**Data excerpt**

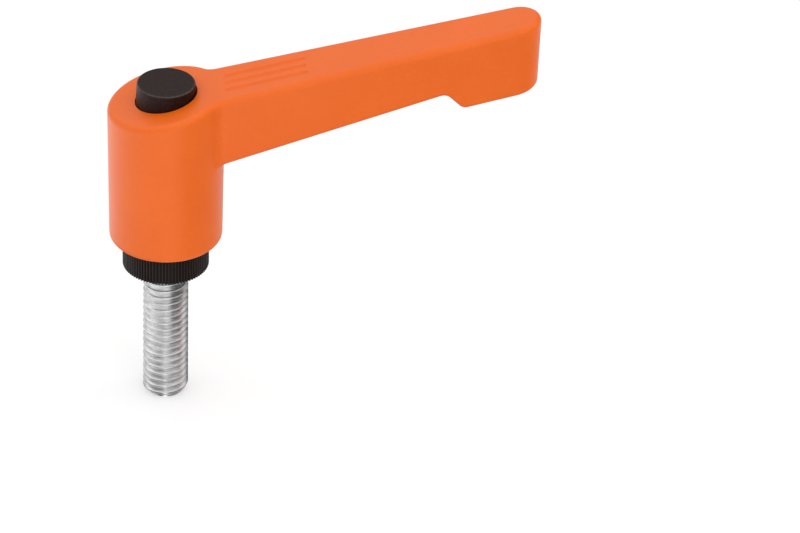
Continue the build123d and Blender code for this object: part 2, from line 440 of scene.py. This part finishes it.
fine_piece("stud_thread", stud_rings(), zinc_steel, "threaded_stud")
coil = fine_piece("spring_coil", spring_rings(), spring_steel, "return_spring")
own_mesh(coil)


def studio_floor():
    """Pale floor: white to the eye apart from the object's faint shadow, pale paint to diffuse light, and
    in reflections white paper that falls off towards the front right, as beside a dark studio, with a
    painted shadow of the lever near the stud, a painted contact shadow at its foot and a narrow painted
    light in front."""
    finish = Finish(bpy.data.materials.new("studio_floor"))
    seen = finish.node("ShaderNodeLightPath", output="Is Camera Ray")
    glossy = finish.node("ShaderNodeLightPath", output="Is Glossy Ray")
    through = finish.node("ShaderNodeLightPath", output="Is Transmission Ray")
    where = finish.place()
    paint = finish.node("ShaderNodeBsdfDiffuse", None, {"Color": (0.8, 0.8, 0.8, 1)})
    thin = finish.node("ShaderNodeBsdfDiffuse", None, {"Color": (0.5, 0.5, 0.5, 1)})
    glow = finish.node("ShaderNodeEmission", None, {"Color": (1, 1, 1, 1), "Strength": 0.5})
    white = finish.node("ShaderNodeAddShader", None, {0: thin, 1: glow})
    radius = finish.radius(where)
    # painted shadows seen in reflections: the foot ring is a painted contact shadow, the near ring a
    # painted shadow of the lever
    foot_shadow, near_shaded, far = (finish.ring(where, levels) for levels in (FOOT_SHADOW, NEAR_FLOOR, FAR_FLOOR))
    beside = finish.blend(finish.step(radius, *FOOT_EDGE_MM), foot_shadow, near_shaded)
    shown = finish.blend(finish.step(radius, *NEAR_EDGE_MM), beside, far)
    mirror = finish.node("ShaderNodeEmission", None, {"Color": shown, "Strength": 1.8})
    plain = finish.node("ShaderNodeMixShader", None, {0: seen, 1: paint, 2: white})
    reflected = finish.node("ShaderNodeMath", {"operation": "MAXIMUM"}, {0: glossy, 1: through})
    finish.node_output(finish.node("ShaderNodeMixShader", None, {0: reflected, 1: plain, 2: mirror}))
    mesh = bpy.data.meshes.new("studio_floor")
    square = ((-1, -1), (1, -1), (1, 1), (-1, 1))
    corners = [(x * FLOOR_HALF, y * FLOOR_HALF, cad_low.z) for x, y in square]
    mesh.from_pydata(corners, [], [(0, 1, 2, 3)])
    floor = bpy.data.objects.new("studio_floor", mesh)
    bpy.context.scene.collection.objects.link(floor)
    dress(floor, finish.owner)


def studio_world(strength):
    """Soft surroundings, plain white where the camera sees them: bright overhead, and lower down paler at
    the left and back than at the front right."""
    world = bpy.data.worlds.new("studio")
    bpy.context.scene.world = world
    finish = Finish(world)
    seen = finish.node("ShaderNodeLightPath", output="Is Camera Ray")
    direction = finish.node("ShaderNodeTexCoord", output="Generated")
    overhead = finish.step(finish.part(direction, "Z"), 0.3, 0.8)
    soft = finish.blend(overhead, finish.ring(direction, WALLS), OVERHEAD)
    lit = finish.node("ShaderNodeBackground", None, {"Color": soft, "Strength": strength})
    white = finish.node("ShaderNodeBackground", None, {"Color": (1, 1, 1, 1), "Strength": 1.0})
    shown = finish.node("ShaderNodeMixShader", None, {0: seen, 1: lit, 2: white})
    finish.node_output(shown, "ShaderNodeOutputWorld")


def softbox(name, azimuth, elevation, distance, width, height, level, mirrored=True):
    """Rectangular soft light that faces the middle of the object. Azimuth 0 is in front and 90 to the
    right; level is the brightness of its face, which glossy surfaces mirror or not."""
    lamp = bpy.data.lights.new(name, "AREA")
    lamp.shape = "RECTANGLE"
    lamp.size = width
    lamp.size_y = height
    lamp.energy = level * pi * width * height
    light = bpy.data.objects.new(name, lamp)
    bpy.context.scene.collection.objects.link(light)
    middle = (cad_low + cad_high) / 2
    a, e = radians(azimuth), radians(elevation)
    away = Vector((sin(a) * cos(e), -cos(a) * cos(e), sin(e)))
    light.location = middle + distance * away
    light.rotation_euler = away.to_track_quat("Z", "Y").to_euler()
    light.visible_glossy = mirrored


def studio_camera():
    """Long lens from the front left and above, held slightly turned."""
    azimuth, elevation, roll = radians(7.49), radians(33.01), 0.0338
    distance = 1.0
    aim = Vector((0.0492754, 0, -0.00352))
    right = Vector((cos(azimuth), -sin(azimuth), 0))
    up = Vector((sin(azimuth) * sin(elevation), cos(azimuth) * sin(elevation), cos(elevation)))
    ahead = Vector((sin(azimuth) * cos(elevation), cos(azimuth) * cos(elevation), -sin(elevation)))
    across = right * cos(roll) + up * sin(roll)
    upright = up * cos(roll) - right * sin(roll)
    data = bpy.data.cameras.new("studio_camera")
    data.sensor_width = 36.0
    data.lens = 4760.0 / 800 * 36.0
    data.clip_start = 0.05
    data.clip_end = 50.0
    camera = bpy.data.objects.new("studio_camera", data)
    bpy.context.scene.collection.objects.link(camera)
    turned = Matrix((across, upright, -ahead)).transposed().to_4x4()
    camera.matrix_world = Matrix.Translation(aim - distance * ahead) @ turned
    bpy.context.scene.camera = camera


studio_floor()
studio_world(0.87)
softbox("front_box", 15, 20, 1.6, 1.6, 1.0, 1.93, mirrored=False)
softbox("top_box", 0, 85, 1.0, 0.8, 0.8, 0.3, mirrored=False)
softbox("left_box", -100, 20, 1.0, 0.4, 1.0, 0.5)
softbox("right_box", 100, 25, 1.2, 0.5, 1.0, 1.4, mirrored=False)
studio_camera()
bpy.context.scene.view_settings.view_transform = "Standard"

**Written problem**
Write out all the lines again, exactly as they are.

**Solution to the problem**
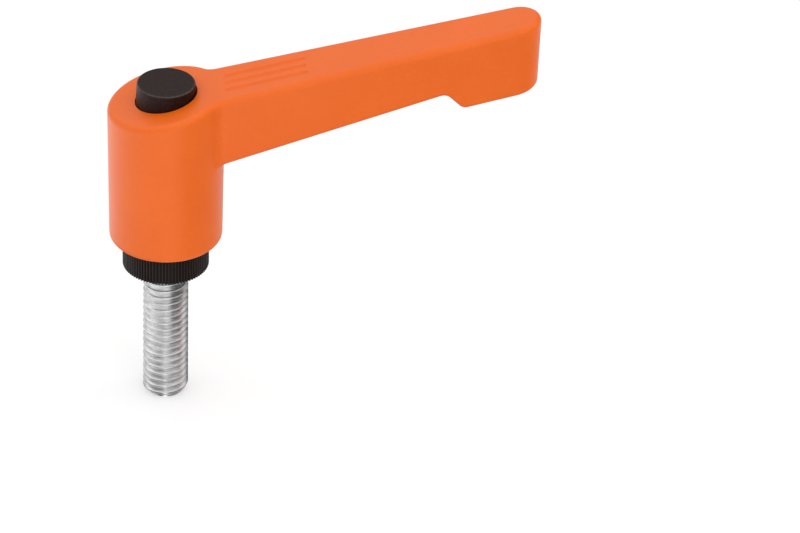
Continue the build123d and Blender code for this object: part 2, from line 440 of scene.py. This part finishes it.
fine_piece("stud_thread", stud_rings(), zinc_steel, "threaded_stud")
coil = fine_piece("spring_coil", spring_rings(), spring_steel, "return_spring")
own_mesh(coil)


def studio_floor():
    """Pale floor: white to the eye apart from the object's faint shadow, pale paint to diffuse light, and
    in reflections white paper that falls off towards the front right, as beside a dark studio, with a
    painted shadow of the lever near the stud, a painted contact shadow at its foot and a narrow painted
    light in front."""
    finish = Finish(bpy.data.materials.new("studio_floor"))
    seen = finish.node("ShaderNodeLightPath", output="Is Camera Ray")
    glossy = finish.node("ShaderNodeLightPath", output="Is Glossy Ray")
    through = finish.node("ShaderNodeLightPath", output="Is Transmission Ray")
    where = finish.place()
    paint = finish.node("ShaderNodeBsdfDiffuse", None, {"Color": (0.8, 0.8, 0.8, 1)})
    thin = finish.node("ShaderNodeBsdfDiffuse", None, {"Color": (0.5, 0.5, 0.5, 1)})
    glow = finish.node("ShaderNodeEmission", None, {"Color": (1, 1, 1, 1), "Strength": 0.5})
    white = finish.node("ShaderNodeAddShader", None, {0: thin, 1: glow})
    radius = finish.radius(where)
    # painted shadows seen in reflections: the foot ring is a painted contact shadow, the near ring a
    # painted shadow of the lever
    foot_shadow, near_shaded, far = (finish.ring(where, levels) for levels in (FOOT_SHADOW, NEAR_FLOOR, FAR_FLOOR))
    beside = finish.blend(finish.step(radius, *FOOT_EDGE_MM), foot_shadow, near_shaded)
    shown = finish.blend(finish.step(radius, *NEAR_EDGE_MM), beside, far)
    mirror = finish.node("ShaderNodeEmission", None, {"Color": shown, "Strength": 1.8})
    plain = finish.node("ShaderNodeMixShader", None, {0: seen, 1: paint, 2: white})
    reflected = finish.node("ShaderNodeMath", {"operation": "MAXIMUM"}, {0: glossy, 1: through})
    finish.node_output(finish.node("ShaderNodeMixShader", None, {0: reflected, 1: plain, 2: mirror}))
    mesh = bpy.data.meshes.new("studio_floor")
    square = ((-1, -1), (1, -1), (1, 1), (-1, 1))
    corners = [(x * FLOOR_HALF, y * FLOOR_HALF, cad_low.z) for x, y in square]
    mesh.from_pydata(corners, [], [(0, 1, 2, 3)])
    floor = bpy.data.objects.new("studio_floor", mesh)
    bpy.context.scene.collection.objects.link(floor)
    dress(floor, finish.owner)


def studio_world(strength):
    """Soft surroundings, plain white where the camera sees them: bright overhead, and lower down paler at
    the left and back than at the front right."""
    world = bpy.data.worlds.new("studio")
    bpy.context.scene.world = world
    finish = Finish(world)
    seen = finish.node("ShaderNodeLightPath", output="Is Camera Ray")
    direction = finish.node("ShaderNodeTexCoord", output="Generated")
    overhead = finish.step(finish.part(direction, "Z"), 0.3, 0.8)
    soft = finish.blend(overhead, finish.ring(direction, WALLS), OVERHEAD)
    lit = finish.node("ShaderNodeBackground", None, {"Color": soft, "Strength": strength})
    white = finish.node("ShaderNodeBackground", None, {"Color": (1, 1, 1, 1), "Strength": 1.0})
    shown = finish.node("ShaderNodeMixShader", None, {0: seen, 1: lit, 2: white})
    finish.node_output(shown, "ShaderNodeOutputWorld")


def softbox(name, azimuth, elevation, distance, width, height, level, mirrored=True):
    """Rectangular soft light that faces the middle of the object. Azimuth 0 is in front and 90 to the
    right; level is the brightness of its face, which glossy surfaces mirror or not."""
    lamp = bpy.data.lights.new(name, "AREA")
    lamp.shape = "RECTANGLE"
    lamp.size = width
    lamp.size_y = height
    lamp.energy = level * pi * width * height
    light = bpy.data.objects.new(name, lamp)
    bpy.context.scene.collection.objects.link(light)
    middle = (cad_low + cad_high) / 2
    a, e = radians(azimuth), radians(elevation)
    away = Vector((sin(a) * cos(e), -cos(a) * cos(e), sin(e)))
    light.location = middle + distance * away
    light.rotation_euler = away.to_track_quat("Z", "Y").to_euler()
    light.visible_glossy = mirrored


def studio_camera():
    """Long lens from the front left and above, held slightly turned."""
    azimuth, elevation, roll = radians(7.49), radians(33.01), 0.0338
    distance = 1.0
    aim = Vector((0.0492754, 0, -0.00352))
    right = Vector((cos(azimuth), -sin(azimuth), 0))
    up = Vector((sin(azimuth) * sin(elevation), cos(azimuth) * sin(elevation), cos(elevation)))
    ahead = Vector((sin(azimuth) * cos(elevation), cos(azimuth) * cos(elevation), -sin(elevation)))
    across = right * cos(roll) + up * sin(roll)
    upright = up * cos(roll) - right * sin(roll)
    data = bpy.data.cameras.new("studio_camera")
    data.sensor_width = 36.0
    data.lens = 4760.0 / 800 * 36.0
    data.clip_start = 0.05
    data.clip_end = 50.0
    camera = bpy.data.objects.new("studio_camera", data)
    bpy.context.scene.collection.objects.link(camera)
    turned = Matrix((across, upright, -ahead)).transposed().to_4x4()
    camera.matrix_world = Matrix.Translation(aim - distance * ahead) @ turned
    bpy.context.scene.camera = camera


studio_floor()
studio_world(0.87)
softbox("front_box", 15, 20, 1.6, 1.6, 1.0, 1.93, mirrored=False)
softbox("top_box", 0, 85, 1.0, 0.8, 0.8, 0.3, mirrored=False)
softbox("left_box", -100, 20, 1.0, 0.4, 1.0, 0.5)
softbox("right_box", 100, 25, 1.2, 0.5, 1.0, 1.4, mirrored=False)
studio_camera()
bpy.context.scene.view_settings.view_transform = "Standard"